WRITTEN INSTRUCTION: Search the listing below for the word "object" and copy each line that holds it.

** BEGIN INFORMATION SHOWN **

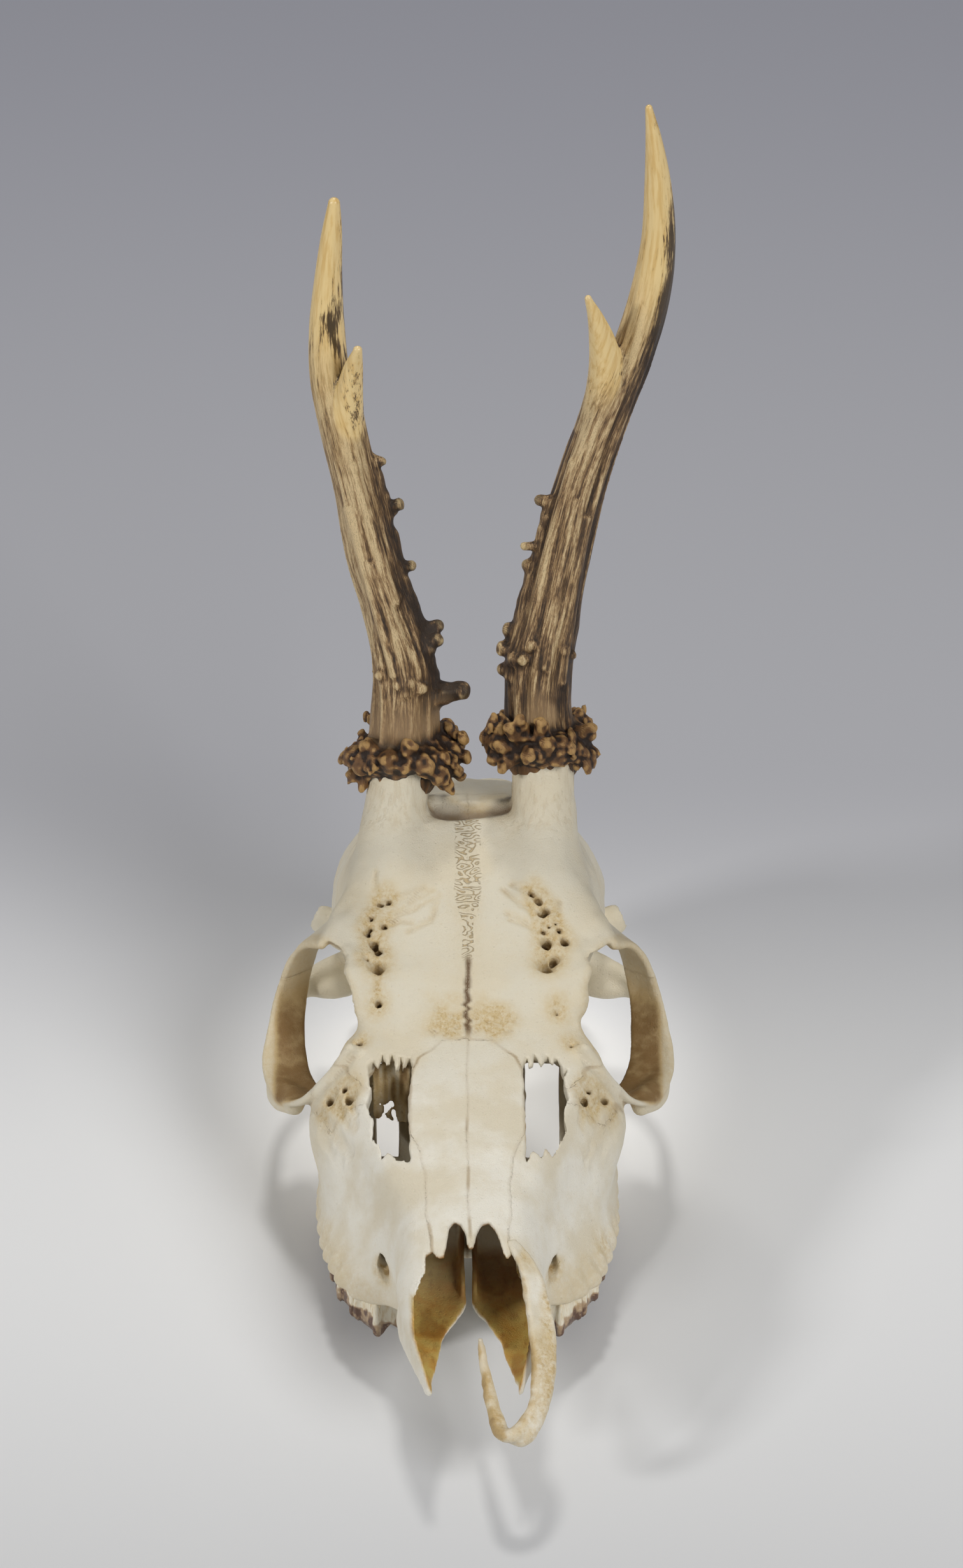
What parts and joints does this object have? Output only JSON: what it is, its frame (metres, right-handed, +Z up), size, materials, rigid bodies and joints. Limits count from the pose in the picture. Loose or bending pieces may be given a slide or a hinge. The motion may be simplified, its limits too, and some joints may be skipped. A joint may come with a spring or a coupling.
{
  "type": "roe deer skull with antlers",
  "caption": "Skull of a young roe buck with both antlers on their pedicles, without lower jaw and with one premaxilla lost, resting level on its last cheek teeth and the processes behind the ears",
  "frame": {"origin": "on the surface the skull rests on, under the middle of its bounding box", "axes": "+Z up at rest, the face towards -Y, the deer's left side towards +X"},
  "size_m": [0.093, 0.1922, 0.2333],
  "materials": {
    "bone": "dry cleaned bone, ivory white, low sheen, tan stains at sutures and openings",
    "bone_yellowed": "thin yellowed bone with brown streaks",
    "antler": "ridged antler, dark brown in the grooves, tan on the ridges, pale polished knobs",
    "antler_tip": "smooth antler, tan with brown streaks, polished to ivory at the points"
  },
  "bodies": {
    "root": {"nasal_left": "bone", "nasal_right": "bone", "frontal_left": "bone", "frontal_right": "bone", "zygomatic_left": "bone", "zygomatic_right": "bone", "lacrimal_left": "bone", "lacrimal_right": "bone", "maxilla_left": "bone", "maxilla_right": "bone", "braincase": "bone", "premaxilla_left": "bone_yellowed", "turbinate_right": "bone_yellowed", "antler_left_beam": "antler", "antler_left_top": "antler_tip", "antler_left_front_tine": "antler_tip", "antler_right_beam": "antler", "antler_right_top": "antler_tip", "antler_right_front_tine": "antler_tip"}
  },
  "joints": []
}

** END INFORMATION SHOWN **
** BEGIN INFORMATION SHOWN **

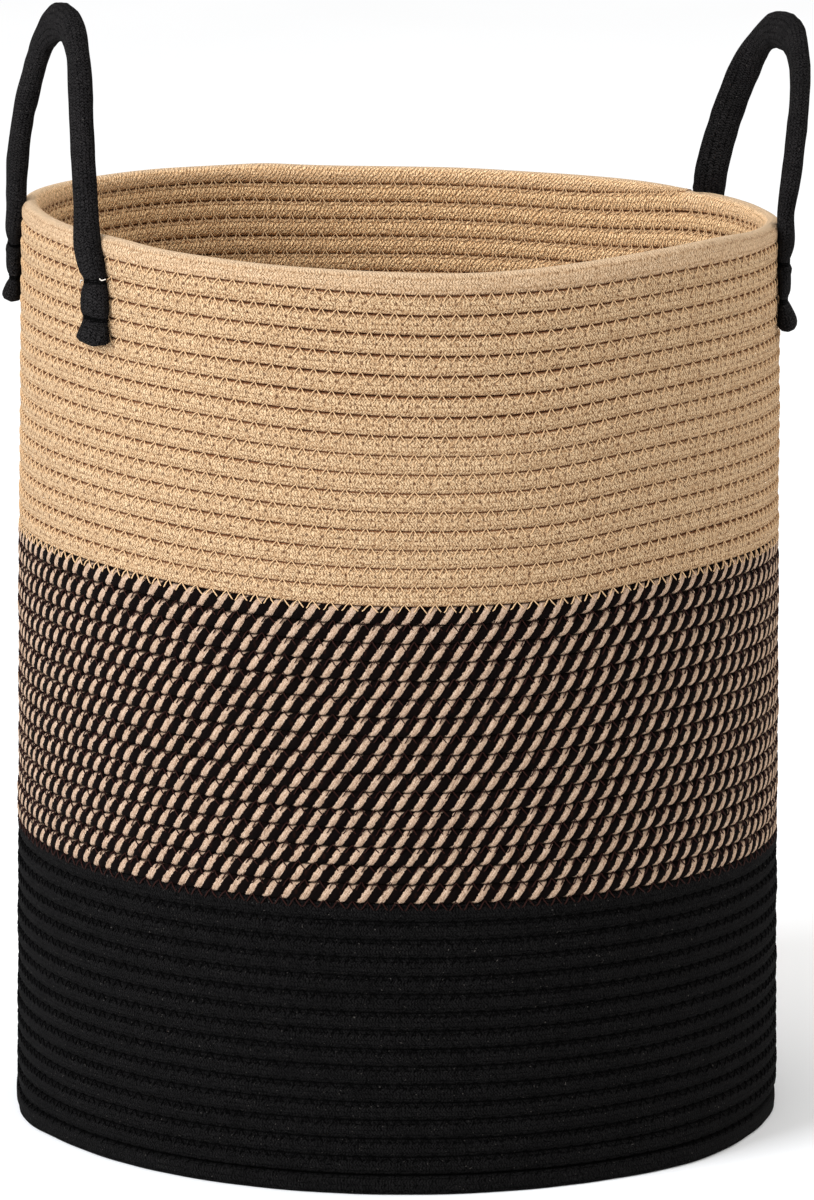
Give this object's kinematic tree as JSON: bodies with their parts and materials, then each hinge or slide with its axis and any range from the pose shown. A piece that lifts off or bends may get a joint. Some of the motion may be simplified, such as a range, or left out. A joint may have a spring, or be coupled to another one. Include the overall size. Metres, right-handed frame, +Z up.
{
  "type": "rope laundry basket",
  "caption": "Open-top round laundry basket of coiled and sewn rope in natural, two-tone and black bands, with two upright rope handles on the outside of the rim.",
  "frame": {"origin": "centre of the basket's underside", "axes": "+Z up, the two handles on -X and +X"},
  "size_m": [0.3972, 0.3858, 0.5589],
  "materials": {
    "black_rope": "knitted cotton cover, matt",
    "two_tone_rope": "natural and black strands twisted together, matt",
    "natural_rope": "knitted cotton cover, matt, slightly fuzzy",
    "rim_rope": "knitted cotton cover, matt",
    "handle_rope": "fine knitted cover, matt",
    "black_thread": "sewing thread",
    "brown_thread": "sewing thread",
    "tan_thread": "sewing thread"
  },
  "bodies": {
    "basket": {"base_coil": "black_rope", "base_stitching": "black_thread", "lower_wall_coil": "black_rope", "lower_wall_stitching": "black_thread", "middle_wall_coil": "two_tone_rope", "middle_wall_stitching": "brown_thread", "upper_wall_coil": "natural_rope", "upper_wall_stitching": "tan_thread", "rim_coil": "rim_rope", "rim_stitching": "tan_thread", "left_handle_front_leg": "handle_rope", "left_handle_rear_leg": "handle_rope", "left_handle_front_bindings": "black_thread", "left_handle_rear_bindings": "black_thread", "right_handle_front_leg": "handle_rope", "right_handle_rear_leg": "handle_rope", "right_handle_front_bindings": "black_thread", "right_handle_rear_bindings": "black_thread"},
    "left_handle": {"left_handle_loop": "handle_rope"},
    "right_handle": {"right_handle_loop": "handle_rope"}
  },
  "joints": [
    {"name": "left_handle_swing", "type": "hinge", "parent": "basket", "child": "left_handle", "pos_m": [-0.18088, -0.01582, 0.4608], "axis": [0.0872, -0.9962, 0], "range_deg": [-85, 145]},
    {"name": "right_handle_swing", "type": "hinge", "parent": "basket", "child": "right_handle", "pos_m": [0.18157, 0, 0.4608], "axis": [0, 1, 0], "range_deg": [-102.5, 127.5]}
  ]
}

** END INFORMATION SHOWN **
** BEGIN INFORMATION SHOWN **

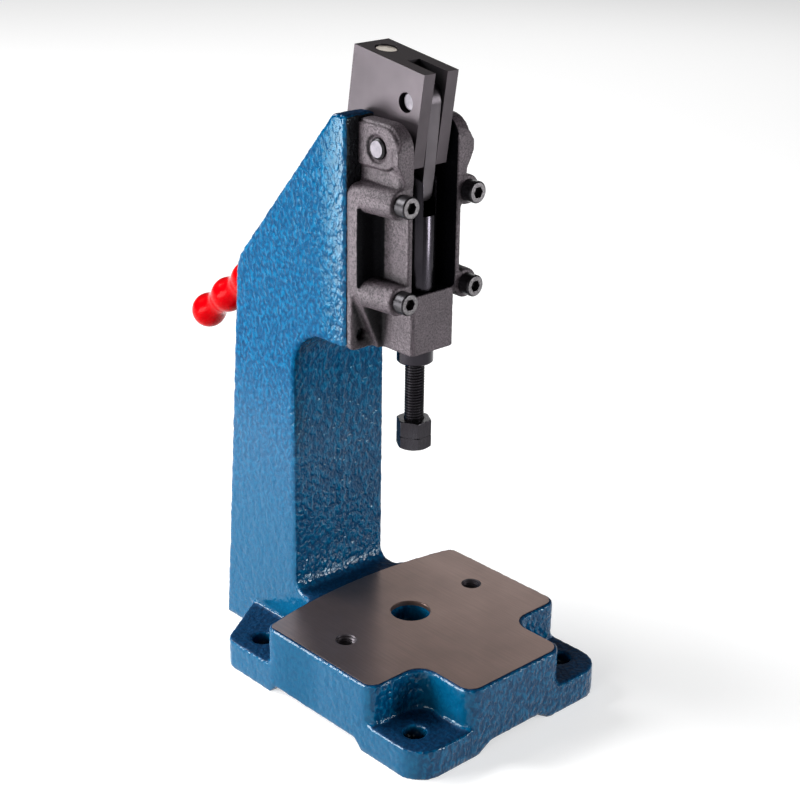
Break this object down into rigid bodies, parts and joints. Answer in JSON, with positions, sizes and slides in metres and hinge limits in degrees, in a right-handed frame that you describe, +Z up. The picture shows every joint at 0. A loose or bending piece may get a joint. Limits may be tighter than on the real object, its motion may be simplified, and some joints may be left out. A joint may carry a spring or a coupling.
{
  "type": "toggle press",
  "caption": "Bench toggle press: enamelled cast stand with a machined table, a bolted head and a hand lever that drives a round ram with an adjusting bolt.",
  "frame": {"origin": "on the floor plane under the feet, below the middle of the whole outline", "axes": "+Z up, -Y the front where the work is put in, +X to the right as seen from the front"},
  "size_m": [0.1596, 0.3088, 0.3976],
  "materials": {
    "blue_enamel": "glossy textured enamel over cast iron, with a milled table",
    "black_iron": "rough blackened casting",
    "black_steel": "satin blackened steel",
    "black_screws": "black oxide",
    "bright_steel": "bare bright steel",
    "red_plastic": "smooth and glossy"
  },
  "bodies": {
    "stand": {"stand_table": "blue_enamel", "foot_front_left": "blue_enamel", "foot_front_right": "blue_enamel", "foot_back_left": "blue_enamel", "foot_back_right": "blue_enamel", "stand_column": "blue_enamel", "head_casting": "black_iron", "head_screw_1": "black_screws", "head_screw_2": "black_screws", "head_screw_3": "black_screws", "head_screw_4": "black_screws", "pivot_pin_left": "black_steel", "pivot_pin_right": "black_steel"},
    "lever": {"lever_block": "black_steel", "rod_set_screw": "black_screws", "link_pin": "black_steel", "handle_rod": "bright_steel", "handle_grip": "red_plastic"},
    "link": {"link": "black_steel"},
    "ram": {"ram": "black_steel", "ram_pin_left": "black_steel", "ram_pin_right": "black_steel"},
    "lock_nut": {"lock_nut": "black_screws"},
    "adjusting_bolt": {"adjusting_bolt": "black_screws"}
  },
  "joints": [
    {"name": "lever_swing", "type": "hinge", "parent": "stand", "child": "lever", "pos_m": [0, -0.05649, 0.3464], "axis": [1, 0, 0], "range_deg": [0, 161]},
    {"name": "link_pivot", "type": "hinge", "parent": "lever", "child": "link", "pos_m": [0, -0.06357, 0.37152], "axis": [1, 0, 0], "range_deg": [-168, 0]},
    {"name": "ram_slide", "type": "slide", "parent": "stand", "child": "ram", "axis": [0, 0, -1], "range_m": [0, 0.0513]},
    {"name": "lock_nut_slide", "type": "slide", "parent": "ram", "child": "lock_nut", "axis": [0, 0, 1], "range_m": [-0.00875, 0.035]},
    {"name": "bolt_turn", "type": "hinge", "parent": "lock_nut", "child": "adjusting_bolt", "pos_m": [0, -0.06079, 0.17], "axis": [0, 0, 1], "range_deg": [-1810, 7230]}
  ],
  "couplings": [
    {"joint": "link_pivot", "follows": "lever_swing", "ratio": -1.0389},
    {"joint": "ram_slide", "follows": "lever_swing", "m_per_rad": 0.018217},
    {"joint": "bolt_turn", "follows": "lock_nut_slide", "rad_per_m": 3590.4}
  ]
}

** END INFORMATION SHOWN **

THE REPLY:
What parts and joints does this object have? Output only JSON: what it is, its frame (metres, right-handed, +Z up), size, materials, rigid bodies and joints. Limits count from the pose in the picture. Loose or bending pieces may be given a slide or a hinge. The motion may be simplified, its limits too, and some joints may be skipped. A joint may come with a spring or a coupling.
Give this object's kinematic tree as JSON: bodies with their parts and materials, then each hinge or slide with its axis and any range from the pose shown. A piece that lifts off or bends may get a joint. Some of the motion may be simplified, such as a range, or left out. A joint may have a spring, or be coupled to another one. Include the overall size. Metres, right-handed frame, +Z up.
Break this object down into rigid bodies, parts and joints. Answer in JSON, with positions, sizes and slides in metres and hinge limits in degrees, in a right-handed frame that you describe, +Z up. The picture shows every joint at 0. A loose or bending piece may get a joint. Limits may be tighter than on the real object, its motion may be simplified, and some joints may be left out. A joint may carry a spring or a coupling.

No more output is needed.